FS: In 1978, I had been working on the project since 1970 -- that's 17 years. We had been through a four-year fight with the Reagan Administration. We had finally gotten the congressional approval that clarified the funding. And we had turned the major hurdle in the federal environmental process and we were doing serious engineering and getting ready to construct. And some people from Bechtel come to me and say "This section past the Fort Point Channel and the Gillette Company, we don't know how to build it." I said, "What do you mean you don't know how to build it? We've been through 17 years. We've been through dozens and dozens of hearings. We've done all this environmental analysis. You've gotta build it. We've got approvals. Now you're telling me there's a problem building it? You've gotta solve this problem." And they said, "Well, we're just havin' trouble with it." I said, "Well, you've gotta," you know. "Between you and your partners at Parsons Brinkerhoff, you're the best in the world. You've got to come in with a solution. Don't come in with a problem."

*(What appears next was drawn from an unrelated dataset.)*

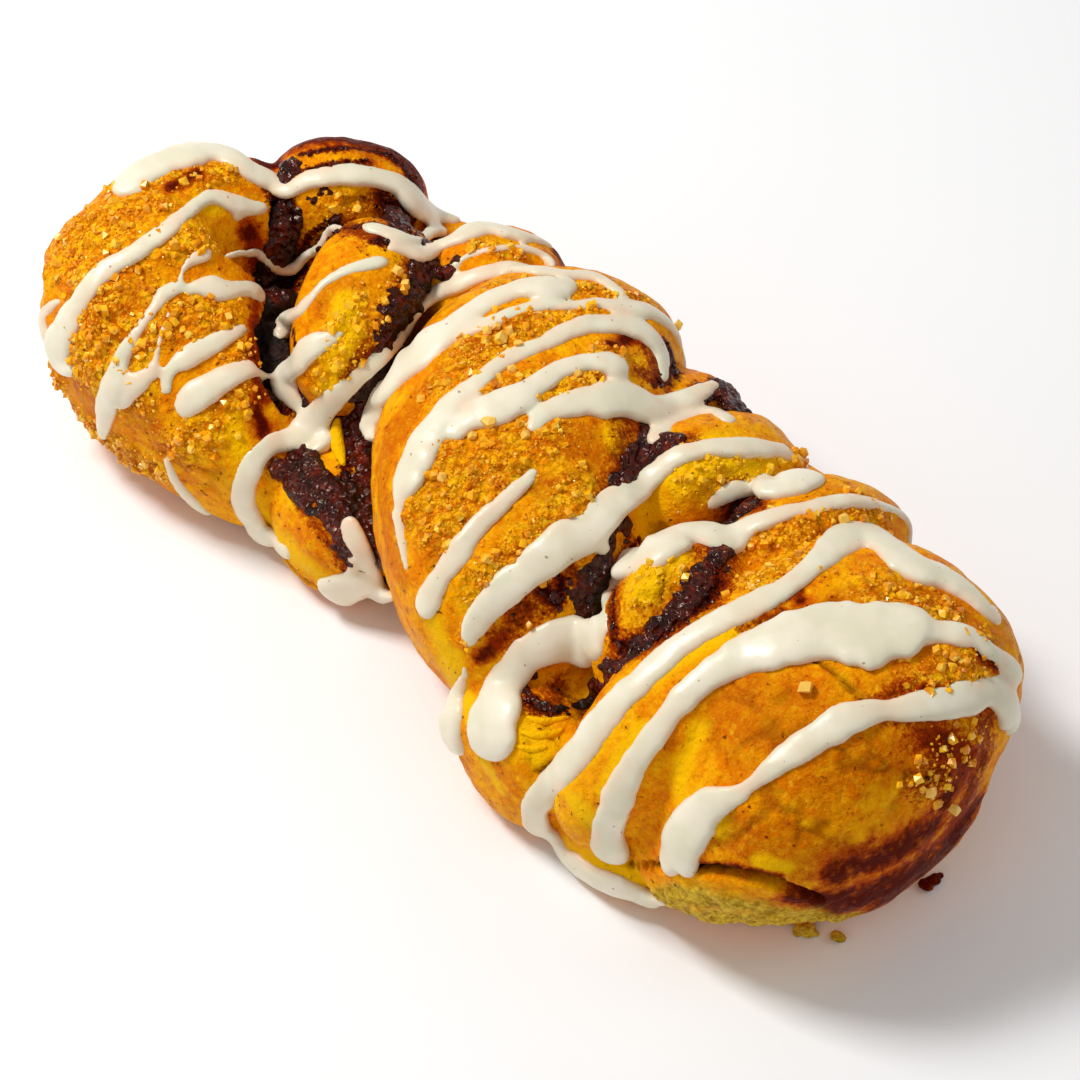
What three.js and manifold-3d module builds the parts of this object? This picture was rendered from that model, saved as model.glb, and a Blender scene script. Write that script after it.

So they went to the New York office of Parsons Brinkerhoff and there got Lou Silano, who's a terrific guy. He saved the project. You know, I could have kissed the guy. He came in with this elegant, simple, conceptually simple, solution to very difficult problem. It is, I think, the major engineering challenge on this project and it's a project that has a lot of major engineering challenges, but the section by the Fort Point Channel where you've got the Red Line subway tunnel under this new highway tunnel, but the Red Line subway tunnel was built in 1910 in the early days of reinforced concrete. And if you put any stress on it, it might crack and fill the subway with water. So you can't touch the Red Line subway tunnel. And Silano came up with this really elegant solution for solving the problem.